A mon avis l’ouverture et l’entretien de ce musée de l’esclavage dans cette plantation de Louisiane ne sont pas motivés par un esprit de pardon mais plutôt par le refus de l’oubli. Je n’ai jamais visité Baltimore, mais un ami qui y a séjourné me parle d’un autre musée de l’esclavage où même les odeurs fétides des cales des négriers sont reproduites, tout cela par devoir de mémoire. Car, si le pardon est la chose la plus noble qui soit même si nul n’y est contraint (encore un enseignement du Coran), l’oubli est dangereux voire criminel car exposant au risque d’une répétition monstrueuse de l’histoire.
Pour en revenir à nos place, pont, rue et statue, plutôt que hommage, pardon et reconnaissance, les maitres mots devraient être expiation et réparations. S’il y a une partie qui devrait reconnaissance, c’est bien la France qui doit son statut de puissance majeure à sa posture de prédatrice sans vergogne et sans frein du sang et des ressources de ce qui est dit être son pré-carré africain.

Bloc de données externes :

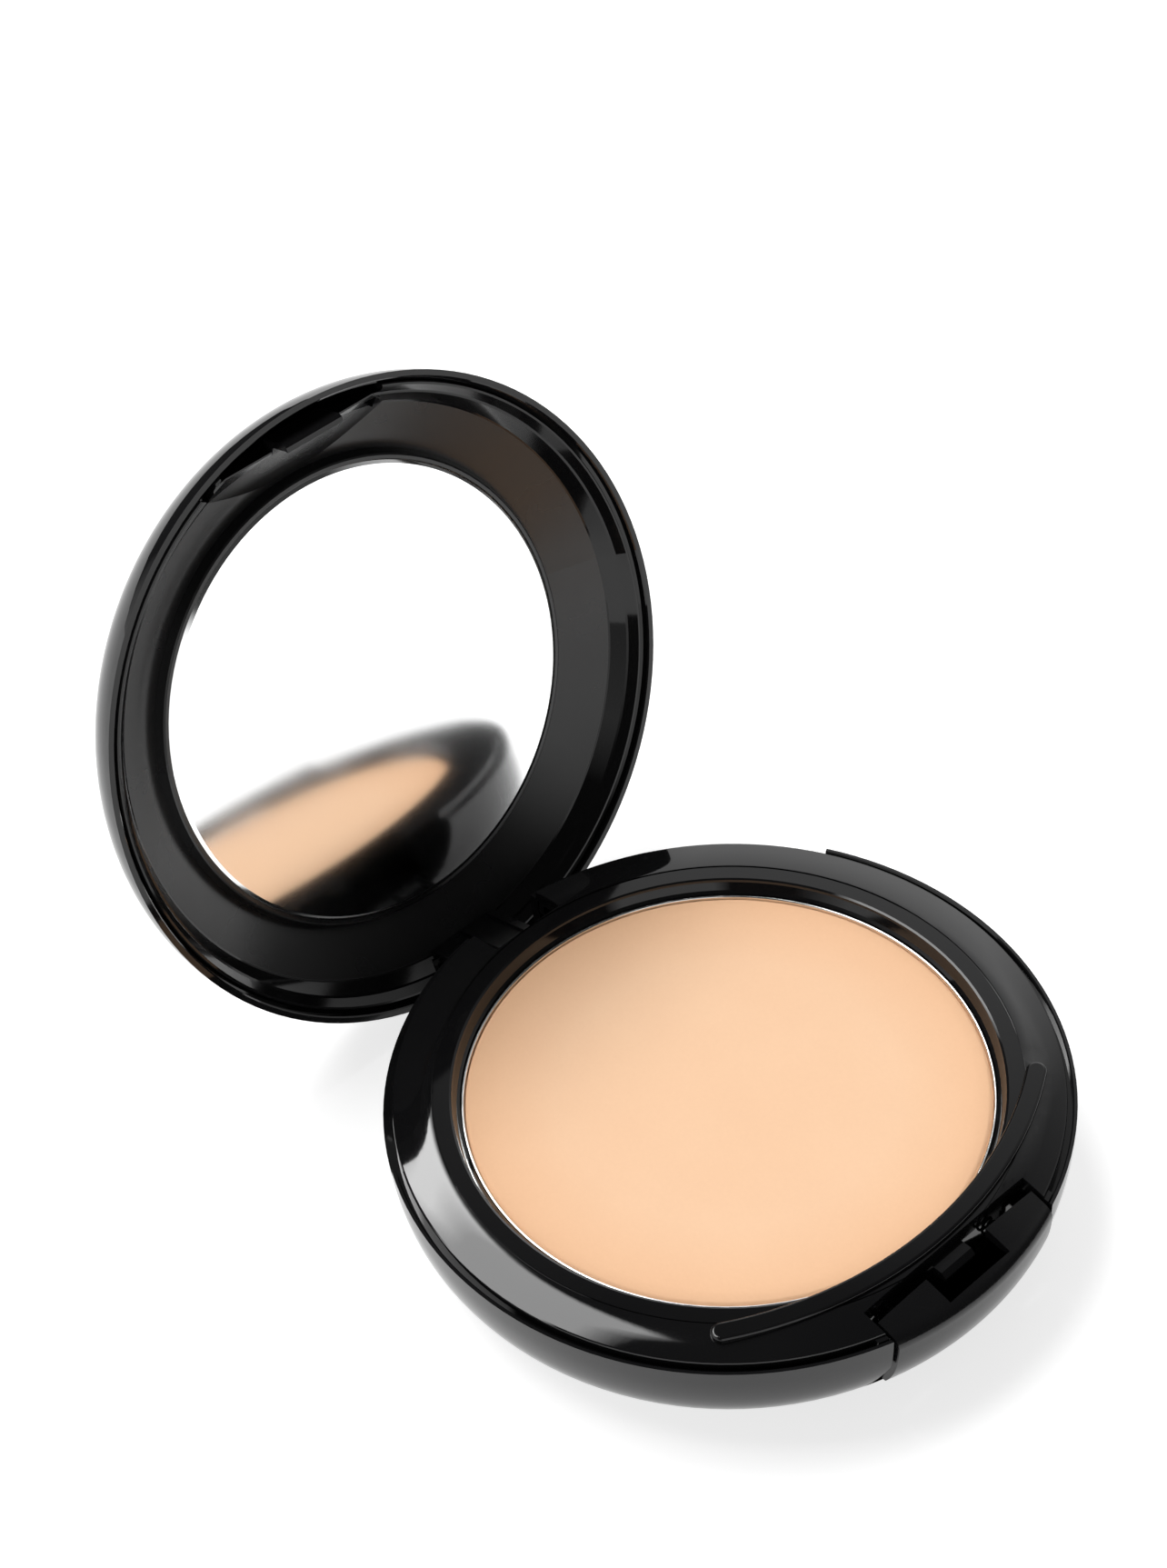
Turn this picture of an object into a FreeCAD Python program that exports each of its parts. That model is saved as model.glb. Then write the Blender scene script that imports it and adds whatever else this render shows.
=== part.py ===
import FreeCAD, Part
import math
import os
from FreeCAD import Vector

os.makedirs("parts", exist_ok=True)

# Round push-button powder compact, millimetres. The origin is the middle of the foot, +Z up, the push
# button faces -Y and the hinge is at +Y. Lid parts are drawn closed, then swung open about the hinge.

# ---- driving dimensions ----
CASE_R = 38.25            # outer radius of the case at the seam
BASE_H = 13.2             # height of the lower shell
SEAM = 0.1                # gap between lower shell and closed lid
LID_H = 11.6              # height of the lid's dome above its rim
LID_FULL = 6.5            # how square the dome's shoulder is
LID_CROWN = 0.03          # share of the dome's height by which its top curves down towards the shoulder
PAN_R = 29.6              # standard 59 mm pan
PAN_TOP = 12.6
PAN_DEPTH = 4.2
PAN_WALL = 0.35
OPEN_DEG = 108.0          # lid opening at its stop
HINGE_Y = 34.85
HINGE_Z = 6.2
MIRROR_R = 27.3
MIRROR_FACE = 18.7        # height of the mirror's face with the lid closed
MIRROR_T = 1.3

# ---- wall and detail sizes ----
SHELL_T = 1.3             # wall of the lower shell
LID_T = 1.1               # wall of the lid cover
RING_R = 37.14            # outer radius of the tray's glossy ring
RING_OUT_Z = 13.6         # ring height at its outer edge
BAND_R = 32.75            # outer radius of the flat inner band
BAND_Z = 14.2             # height of that band
WELL_LIP_R = 30.44        # inner edge of the band
WELL_R = PAN_R + 0.1      # radius of the well that holds the pan
LEDGE_Z = 12.3            # ledge in the lower shell that carries the tray
LIP_EDGE_R = 37.75        # inner radius of the shell's thin upper edge
RELIEF_DEG = 63.0         # the thin edge is left off this far either side of the hinge, clear of the lid
FOOT_CUT = 13.6           # depth at which the bowl's curve would close
LABEL_R = 24.0
LABEL_T = 0.2             # thickness of the label, set flush in the foot

BUTTON_W = 11.9           # half width of the push button
BUTTON_REAR = -33.6
BUTTON_LOW = 4.6          # height of its lower edge
BUTTON_PROUD = 0.3        # how far it stands out of the case
NOTCH_W = 4.6             # half width of the notch in its top face
NOTCH_BACK = -37.0
BUTTON_GAP = 0.4          # side clearance in the shell
RECESS_Y = -32.0          # rear wall of the button's recess
HINGE_GAP = 4.9           # half width of the gap for the lid's arm
ARM_W = 4.6               # half width of the lid's hinge arm
KNUCKLE_R = 1.9
PIN_R = 0.75
PIN_CLEAR = 0.05
PIN_HALF = 8.4            # half length of the hinge pin
BOSS_X = 7.2              # middle of each hinge boss in the lower shell
TRAY_LOW = 7.1            # underside of the tray's floor
TRAY_FLOOR = 8.1          # top of the tray's floor
PIN_CUT_LOW = 3.1         # floor of the hinge gap

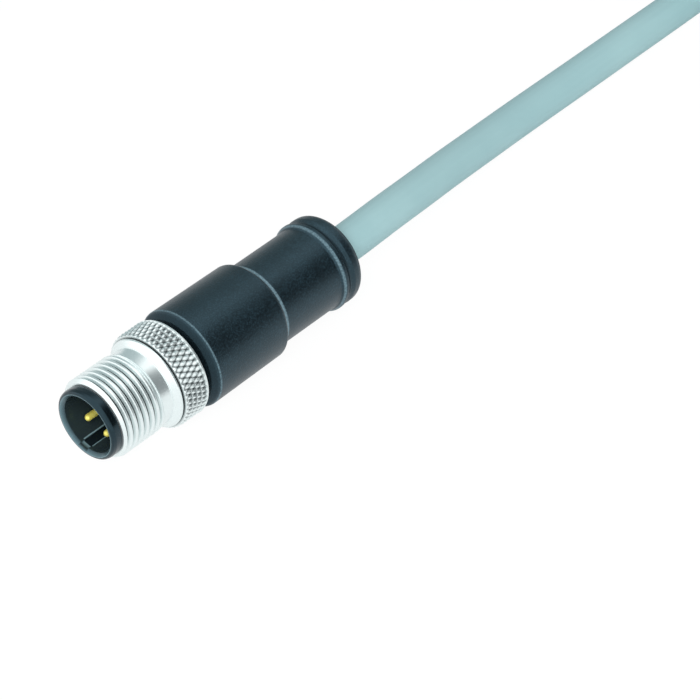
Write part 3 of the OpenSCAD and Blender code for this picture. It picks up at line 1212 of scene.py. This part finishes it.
def evenly(line: np.ndarray, step: float) -> np.ndarray:
    """Spaces a line's points evenly.

    Args:
        line: rows of places, in metres.
        step: wanted distance between points, in metres.

    Returns:
        Rows of places along the same line, its two ends among them.
    """
    distance = np.concatenate([[0.0], np.cumsum(np.linalg.norm(np.diff(line, axis=0), axis=1))])
    even = np.linspace(0.0, distance[-1], int(round(distance[-1] / step)) + 1)
    return np.column_stack([np.interp(even, distance, line[:, k]) for k in range(3)])


def line_length(line: np.ndarray) -> float:
    """Length of a line of points, in metres."""
    return float(np.linalg.norm(np.diff(line, axis=0), axis=1).sum())


def frames_along(line: np.ndarray) -> tuple[np.ndarray, np.ndarray]:
    """Directions across a line that nowhere stands upright.

    Args:
        line: rows of places.

    Returns:
        For each point, the level direction across the line, and the one across both.
    """
    ahead = np.gradient(line, axis=0)
    ahead /= np.linalg.norm(ahead, axis=1, keepdims=True)
    across = np.cross(ahead, [0.0, 0.0, 1.0])
    across /= np.linalg.norm(across, axis=1, keepdims=True)
    return across, np.cross(across, ahead)


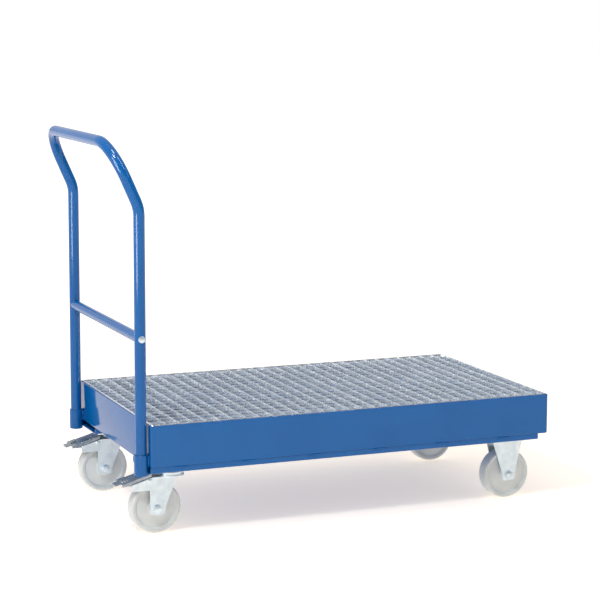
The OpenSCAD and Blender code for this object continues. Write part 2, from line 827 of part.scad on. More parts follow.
// Plan of a leg with a flat middle and both edges turned in
module fixed_leg_plan() {
    union() {
        leg_plan(-fixed_crease_x, fixed_crease_x, fixed_top_x, fixed_gusset_in);
        mirror([1, 0, 0]) leg_plan(-fixed_crease_x, fixed_crease_x, fixed_top_x, fixed_gusset_in);
    }
}

module fixed_fork(side) {
    color(ZINC) at_fixed_axle(side) difference() {
        union() {
            for (s = [0, 1]) mirror([0, s, 0]) intersection() {
                translate([0, 0, -2 * fixed_leg_r]) linear_extrude(fixed_up + 2 * fixed_leg_r)
                    fixed_leg_plan();
                side_plate(3 * fork_out) fixed_leg_outline();
            }
            translate([-fixed_top_x, -fork_out + fixed_gusset_in, fixed_up - fork_sheet])
                cube([2 * fixed_top_x, 2 * (fork_out - fixed_gusset_in), fork_sheet + cut]);
            translate([-fixed_crease_x, -fork_out, fixed_up - fork_sheet])
                cube([2 * fixed_crease_x, 2 * fork_out, fork_sheet + cut]);
            translate([0, 0, -wheel_r]) castor_plate();
        }
        rod_y(axle_r, 3 * fork_out);
    }
}

// ---- the truck ----

tray();
grating_ledges();
grating_support();
grating_border();
grating_bearing_bars();
grating_cross_bars();
castor_rail(RIGHT);  // castor_rail_right
castor_rail(LEFT);  // castor_rail_left
handle_socket(RIGHT);  // handle_socket_right
handle_socket(LEFT);  // handle_socket_left
push_bow();
cross_tube();
cross_tube_plugs();
cross_tube_screws();
cross_tube_washers();
plate_bolts();
plate_nuts();
swivel_plate(RIGHT);  // swivel_plate_right
swivel_plate(LEFT);  // swivel_plate_left
swivel_kingpin(RIGHT);  // swivel_kingpin_right
swivel_kingpin(LEFT);  // swivel_kingpin_left
swivel_race(RIGHT);  // swivel_race_right
swivel_race(LEFT);  // swivel_race_left
swivel_balls(RIGHT);  // swivel_balls_right
swivel_balls(LEFT);  // swivel_balls_left
swivel_fork(RIGHT);  // swivel_fork_right
swivel_fork(LEFT);  // swivel_fork_left
at_swivel_axle(RIGHT) axle_bolt();  // swivel_axle_bolt_right
at_swivel_axle(LEFT) axle_bolt();  // swivel_axle_bolt_left
at_swivel_axle(RIGHT) axle_nut();  // swivel_axle_nut_right
at_swivel_axle(LEFT) axle_nut();  // swivel_axle_nut_left
at_swivel_axle(RIGHT) axle_sleeve();  // swivel_axle_sleeve_right
at_swivel_axle(LEFT) axle_sleeve();  // swivel_axle_sleeve_left
at_swivel_axle(RIGHT) wheel();  // swivel_wheel_right
at_swivel_axle(LEFT) wheel();  // swivel_wheel_left
at_swivel_axle(RIGHT) rollers();  // swivel_rollers_right
at_swivel_axle(LEFT) rollers();  // swivel_rollers_left
brake_pedal(RIGHT);  // brake_pedal_right
brake_pedal(LEFT);  // brake_pedal_left
brake_shoe(RIGHT);  // brake_shoe_right
brake_shoe(LEFT);  // brake_shoe_left
brake_pin(RIGHT);  // brake_pin_right
brake_pin(LEFT);  // brake_pin_left
brake_spring(RIGHT);  // brake_spring_right
brake_spring(LEFT);  // brake_spring_left
fixed_fork(RIGHT);  // fixed_fork_right
fixed_fork(LEFT);  // fixed_fork_left
for (side = [RIGHT, LEFT]) at_fixed_axle(side) axle_bolt();  // fixed_axle_bolts
for (side = [RIGHT, LEFT]) at_fixed_axle(side) axle_nut();  // fixed_axle_nuts
for (side = [RIGHT, LEFT]) at_fixed_axle(side) axle_sleeve();  // fixed_axle_sleeves
at_fixed_axle(RIGHT) wheel();  // fixed_wheel_right
at_fixed_axle(LEFT) wheel();  // fixed_wheel_left
at_fixed_axle(RIGHT) rollers();  // fixed_rollers_right
at_fixed_axle(LEFT) rollers();  // fixed_rollers_left
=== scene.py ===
# %% [markdown]
# # A platform truck with a spill tray
# The truck is a sheet-steel tray on four castors, with a lay-in grating as its load deck and a plug-in
# push bow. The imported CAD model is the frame: it says where everything is and what moves. This lesson
# only makes the looks: smoother meshes, finishes, light and a camera. Everything is in metres.

# %% Load the frame
import json
import math

import bmesh
import bpy
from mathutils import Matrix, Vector


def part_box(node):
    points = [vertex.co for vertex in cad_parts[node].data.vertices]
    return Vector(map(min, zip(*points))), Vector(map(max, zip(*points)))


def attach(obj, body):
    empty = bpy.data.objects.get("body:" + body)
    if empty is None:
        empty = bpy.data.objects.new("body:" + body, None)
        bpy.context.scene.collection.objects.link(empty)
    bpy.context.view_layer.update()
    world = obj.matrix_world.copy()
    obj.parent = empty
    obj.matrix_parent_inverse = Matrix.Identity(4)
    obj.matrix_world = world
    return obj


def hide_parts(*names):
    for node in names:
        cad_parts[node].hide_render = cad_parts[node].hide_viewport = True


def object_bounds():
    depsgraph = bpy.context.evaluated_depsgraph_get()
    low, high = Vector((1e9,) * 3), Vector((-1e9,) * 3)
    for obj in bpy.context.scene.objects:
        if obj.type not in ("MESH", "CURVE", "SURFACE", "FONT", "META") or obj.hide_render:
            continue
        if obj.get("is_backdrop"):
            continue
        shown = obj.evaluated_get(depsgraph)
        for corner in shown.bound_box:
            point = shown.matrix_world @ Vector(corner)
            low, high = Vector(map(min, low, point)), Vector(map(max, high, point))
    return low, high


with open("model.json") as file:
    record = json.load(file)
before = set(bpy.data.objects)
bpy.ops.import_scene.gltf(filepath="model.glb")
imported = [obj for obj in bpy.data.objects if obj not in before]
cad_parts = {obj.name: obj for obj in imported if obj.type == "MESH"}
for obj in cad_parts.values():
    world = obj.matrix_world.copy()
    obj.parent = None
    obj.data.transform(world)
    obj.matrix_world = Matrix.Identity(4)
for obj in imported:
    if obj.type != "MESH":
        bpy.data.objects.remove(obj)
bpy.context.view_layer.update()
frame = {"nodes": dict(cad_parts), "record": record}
MM = 0.001
RIGHT, LEFT = -1, 1
SIDES = {"right": RIGHT, "left": LEFT}

# %% [markdown]
# ## One way to write nodes
# Materials and Geometry Nodes are both trees of nodes. One helper adds a node, sets its properties and
# fills its sockets, either with a value or with the output of another node, so that a tree reads from
# top to bottom like a recipe.

# %% Node and colour helpers
def add(tree, kind, inputs=None, **settings):
    """Adds a node: settings are its properties, inputs are socket values or the outputs that feed them."""
    node = tree.nodes.new(kind)
    for name, value in settings.items():
        setattr(node, name, value)
    for name, value in (inputs or {}).items():
        if isinstance(value, bpy.types.NodeSocket):
            tree.links.new(value, node.inputs[name])
        else:
            node.inputs[name].default_value = value
    return node


def linear(hex_colour):
    """Turns an sRGB hex colour into the linear RGBA that shaders use."""
    levels = [int(hex_colour[k:k + 2], 16) / 255 for k in (1, 3, 5)]
    return tuple(v / 12.92 if v <= 0.04045 else ((v + 0.055) / 1.055) ** 2.4 for v in levels) + (1.0,)


def per_metre(size_mm):
    """Scale of a texture whose features are this many millimetres apart."""
    return 1 / (size_mm * MM)


MIX_A, MIX_B, MIX_RESULT = 6, 7, 2


def blend_colours(tree, factor, first, second):
    """Mixes two hex colours by a factor that comes from a texture."""
    mix = add(tree, "ShaderNodeMix", {0: factor, MIX_A: linear(first), MIX_B: linear(second)},
              data_type="RGBA")
    return mix.outputs[MIX_RESULT]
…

Faidherbe bâtisseur du Sénégal, la belle affaire ! Construire des routes, un chemin de fer, des ponts, des ports et des villes côtières pour drainer la gomme arabique, l’arachide, le sel, le titanium et le zirconium dont les premières réserves ont été épuisées par l’exploitation coloniale sur les berges du Sine et du Saloum; tout cela vers une métropole enrichie et engraissée grâce aux ressources des colonies d’Afriques ; bâtir des écoles pour former des auxiliaires au service de l’exploitation coloniale ; des hôpitaux pour soigner et entretenir une main d’œuvre payée au strict minimum vital, et en plus éduquée dans un esprit d’assimilation et d’aliénation culturelle dont le but était de renforcer la domination car les liens de l’esprit sont encore plus forts que les chaînes aux pieds. Alors témoigner une reconnaissance éternelle pour cela ? ‘’A Faidherbe le Sénégal reconnaissant’’. C’est pour nous comme d’accorder une prime au voleur qu’on a pris chez nous, la main dans le sac, entrain de chaparder nos biens..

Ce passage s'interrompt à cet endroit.